> _Given request_: Reproduce the listing below in its entirety. Change nothing.

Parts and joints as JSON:
────────────────────

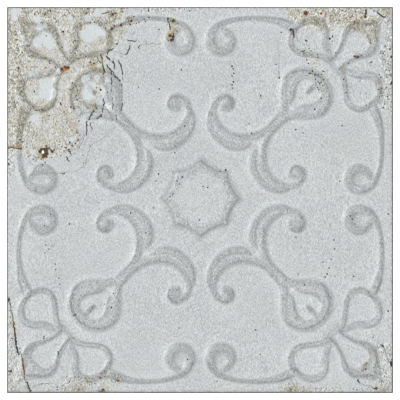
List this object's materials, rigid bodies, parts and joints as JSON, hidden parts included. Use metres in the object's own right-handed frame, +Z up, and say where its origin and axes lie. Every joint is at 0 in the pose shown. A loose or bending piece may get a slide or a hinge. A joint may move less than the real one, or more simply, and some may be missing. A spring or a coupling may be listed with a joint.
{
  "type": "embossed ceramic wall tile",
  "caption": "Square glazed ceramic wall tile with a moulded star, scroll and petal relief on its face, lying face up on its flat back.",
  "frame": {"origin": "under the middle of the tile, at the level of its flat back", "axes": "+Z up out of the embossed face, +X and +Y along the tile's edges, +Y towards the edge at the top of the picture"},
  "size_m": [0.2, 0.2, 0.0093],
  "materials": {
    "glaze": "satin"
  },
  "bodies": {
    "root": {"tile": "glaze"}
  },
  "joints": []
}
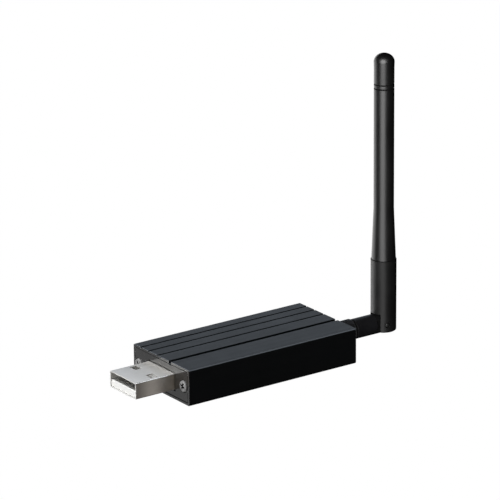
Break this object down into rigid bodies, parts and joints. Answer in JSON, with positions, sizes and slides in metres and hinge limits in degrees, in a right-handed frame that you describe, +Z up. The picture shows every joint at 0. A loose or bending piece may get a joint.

────────────────────

> _Reply_:
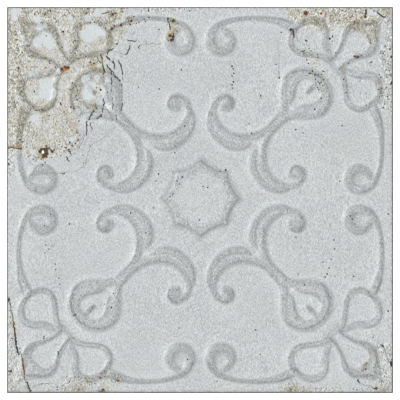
List this object's materials, rigid bodies, parts and joints as JSON, hidden parts included. Use metres in the object's own right-handed frame, +Z up, and say where its origin and axes lie. Every joint is at 0 in the pose shown. A loose or bending piece may get a slide or a hinge. A joint may move less than the real one, or more simply, and some may be missing. A spring or a coupling may be listed with a joint.
{
  "type": "embossed ceramic wall tile",
  "caption": "Square glazed ceramic wall tile with a moulded star, scroll and petal relief on its face, lying face up on its flat back.",
  "frame": {"origin": "under the middle of the tile, at the level of its flat back", "axes": "+Z up out of the embossed face, +X and +Y along the tile's edges, +Y towards the edge at the top of the picture"},
  "size_m": [0.2, 0.2, 0.0093],
  "materials": {
    "glaze": "satin"
  },
  "bodies": {
    "root": {"tile": "glaze"}
  },
  "joints": []
}
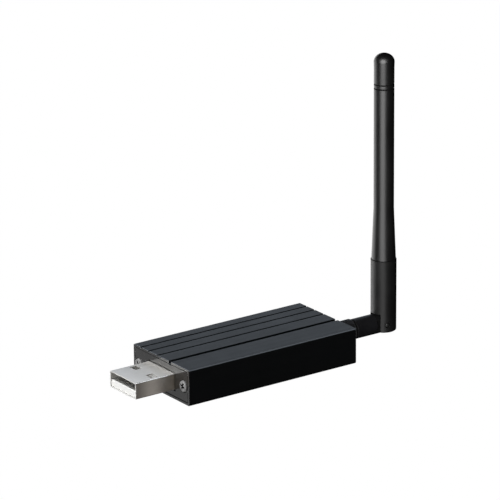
Break this object down into rigid bodies, parts and joints. Answer in JSON, with positions, sizes and slides in metres and hinge limits in degrees, in a right-handed frame that you describe, +Z up. The picture shows every joint at 0. A loose or bending piece may get a joint.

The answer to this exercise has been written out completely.